In step 650, each of the UV maps is interpolated. Interpolation fills out the missing areas of each UV map to produce a dense illustration of that UV map. The

interpolation maybe 2D nearest point interpolation and/or barycentric interpolation in the UV domain. The interpolation may facilitate optimal processing of the UV map.

3D Facial Mesh Representations

Referring to Figure 7, a number of 3D facial mesh representations 700 are shown.

A raw facial mesh 710 is shown. The raw facial mesh indicates the facial mesh as obtained by a face capturing apparatus, e.g. a structured light stereo system.

A registered facial mesh 720 is shown. The registered facial mesh indicates the appearance of a template facial mesh, e.g. the mean face of the Large Scale Facial Model, morphed onto the raw facial mesh 710. A UV map 730 representing an unwrapped facial mesh is shown. Pixels of the UV map 730 correspond to vertices of the registered facial mesh 720, and indicate their offset from the template facial mesh.
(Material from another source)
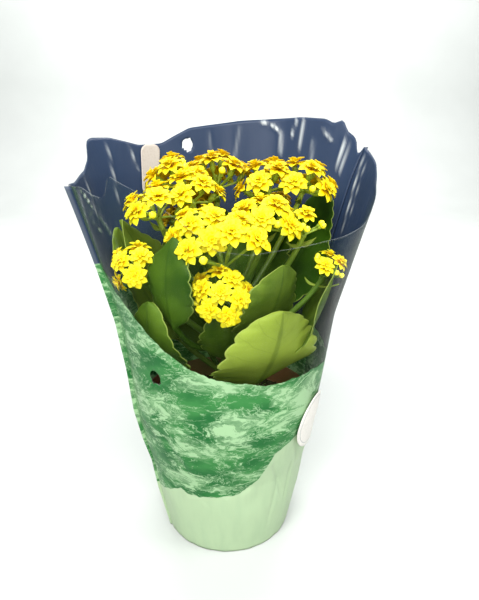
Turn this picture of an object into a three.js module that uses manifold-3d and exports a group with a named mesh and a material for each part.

An interpolated UV map 740 is shown. The interpolated UV map 740 is the 2D nearest neighbour interpolation of the UV map 730.

Although embodiments of the present invention have been shown and described, it will be appreciated by those skilled in the art that changes may be made in these embodiments without departing from the invention, the scope of which is defined in the appended claims. Various components of different embodiments maybe combined where the principles underlying the embodiments are compatible.